The essays that Ford and Stamps have collected in this volume cover an extraordinary range of topics. Stanley Hauerwas offers a fine treatment of the relation between worship and the teaching of Christian ethics, Stephen Sykes presents a timely discussion of the relation between "Orthodoxy" and "Liberalism," and James Dunn provides a helpful treatment of the various ways in which the Bible functions in the life of the church. These are but a few of the topics covered under the headings listed above. What the reader misses, however, is a discussion by the editors of the particular ordering they have chosen for the essays they present. Why are these the essentials of Christian community and why are they presented in this particular order? There are theological convictions at work in this ordering, and it would be helpful to be told more about what they are. Because these connections are missing, the reader has to work to find the ties that bind these essays together.

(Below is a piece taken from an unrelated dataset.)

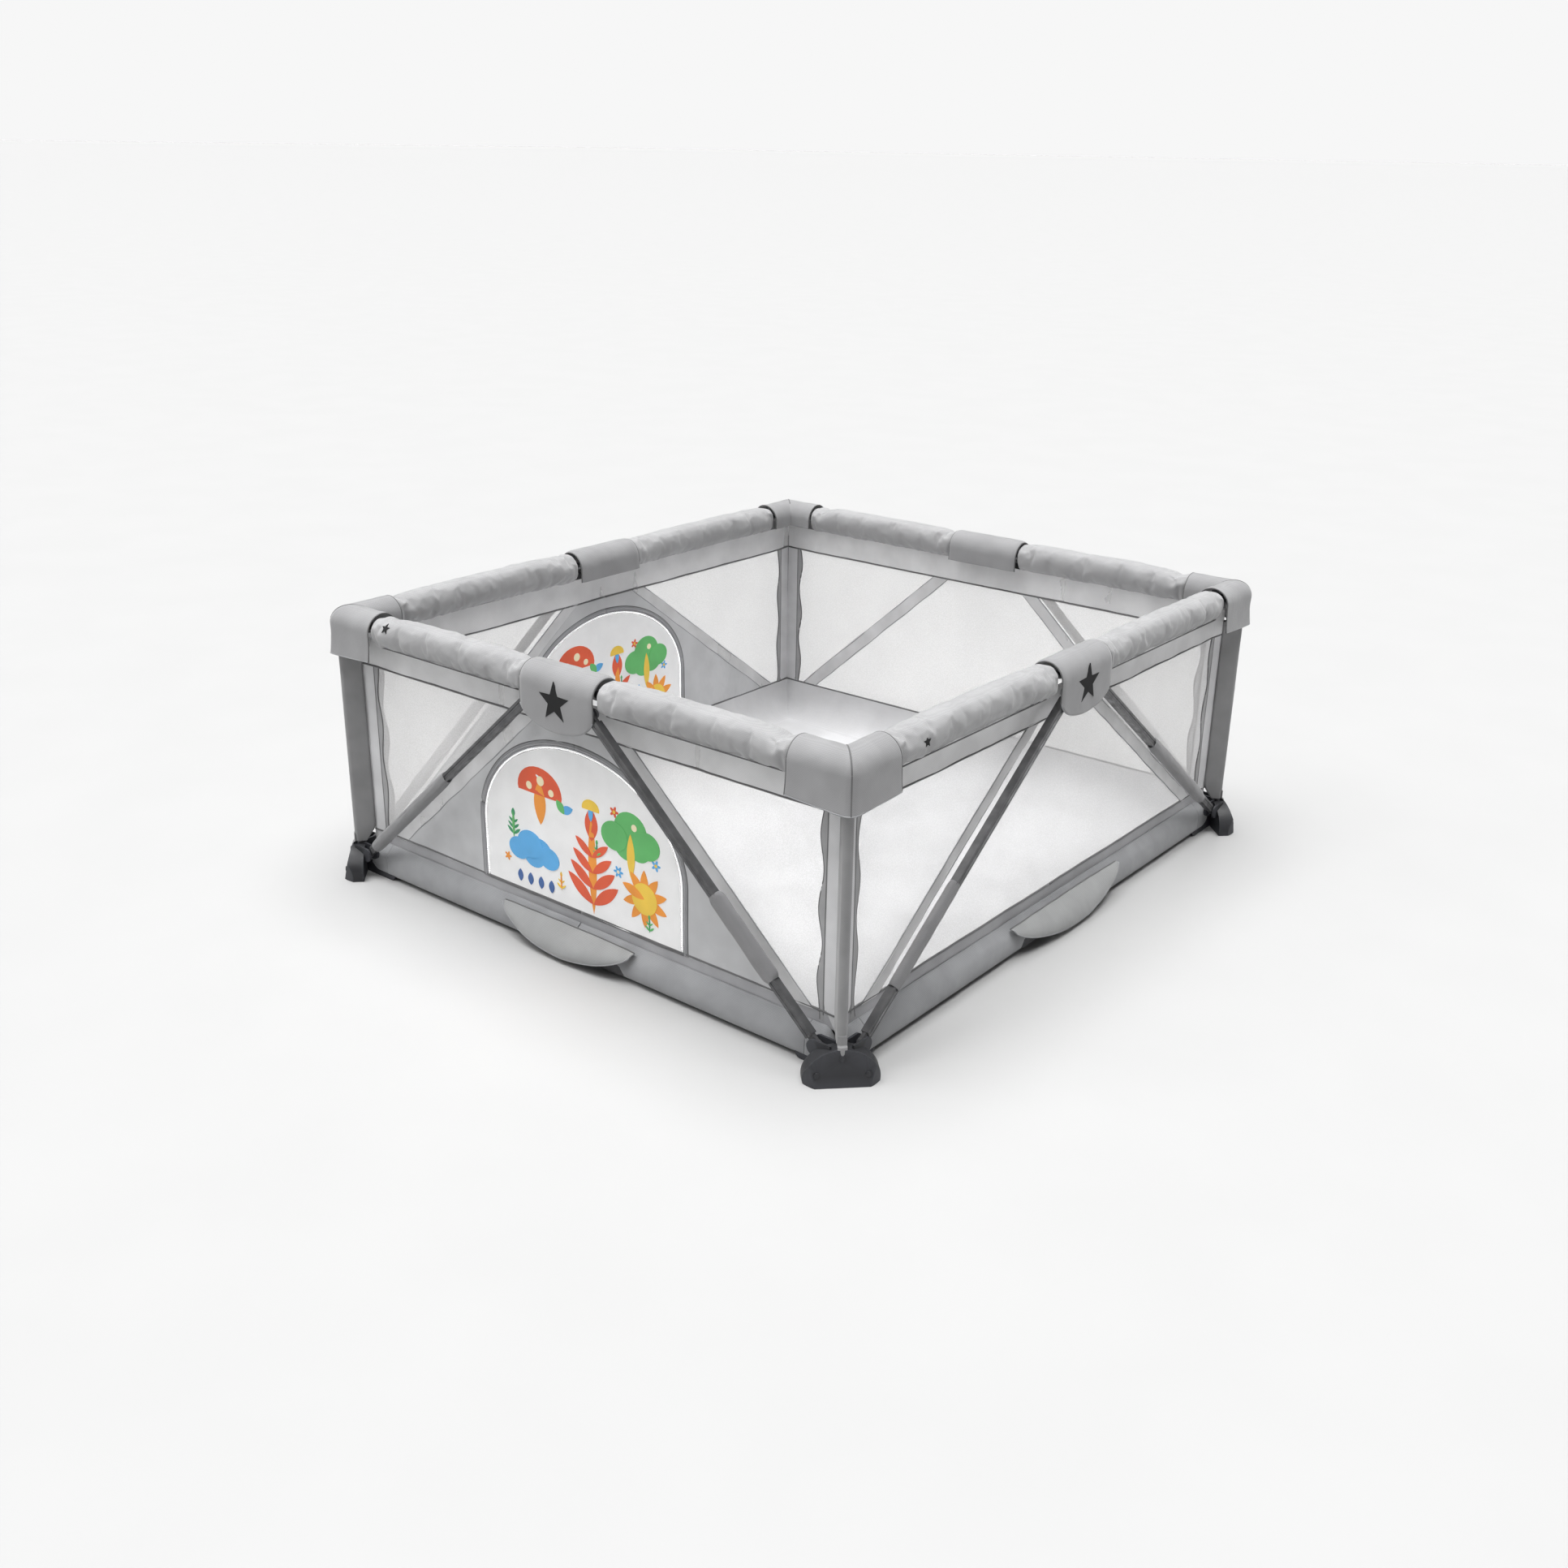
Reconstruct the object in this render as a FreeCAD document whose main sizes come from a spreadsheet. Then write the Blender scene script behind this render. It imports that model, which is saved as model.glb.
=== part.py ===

Dan Hardy, himself, seeks to trace their inner connections in an afterword in which he responds to each of the essays in the collection. These comments provide a review of the book that is far better than can be presented in the review section of a theological journal. Indeed, I would suggest that readers begin with the comments with which the book concludes and after reading them return to the beginning for a first reading of the book as a whole. These comments suggest a unity of theme and purpose which the ordinary reader will at first probably miss. Even more, they reveal the complex and luminous mind of the man in whose honor these essays have been collected. In reading his responses to those who sought to honor him by means of these essays, I was afforded a glimpse of a remarkable and important theological project-one that sees the interplay between the life of the church and life of the world it inhabits in a positive, complex and reciprocal manner. Hardy refers often to both the church and its theologians as "standing in the cross light" between the tradition and common life of the church and the larger world which is both governed by God and inhabited by the church. As a consequence of this stance, he sees the sources of theological knowledge as multiple but he does so without any of the trendy capitulation to culture that so characterizes the present theological scene.
Indeed, Hardy's comments on these essays supplement nicely the biographical sketch which David Ford provides at the beginning of the book. One sees in his words and the words written about him a man who, throughout his life, has given himself to being a theologian of the church. He has done so as a member of a department of religious studies, as a participant in numerous commissions of the Church of England and as Director of the Center for Theological Inquiry at the Princeton Theological Seminary. In all these efforts, he has shown himself a consistent advocate of a theological method that brings together a thorough grasp of the history of Christian thought and practice and the events and movements of one's own times. There is little doubt that questions about the nature and mission of the church provide the central theological issues of our time. This collection makes an important contribution to this ongoing and necessary investigation and is essential reading for anyone who wants to keep abreast of this very important debate.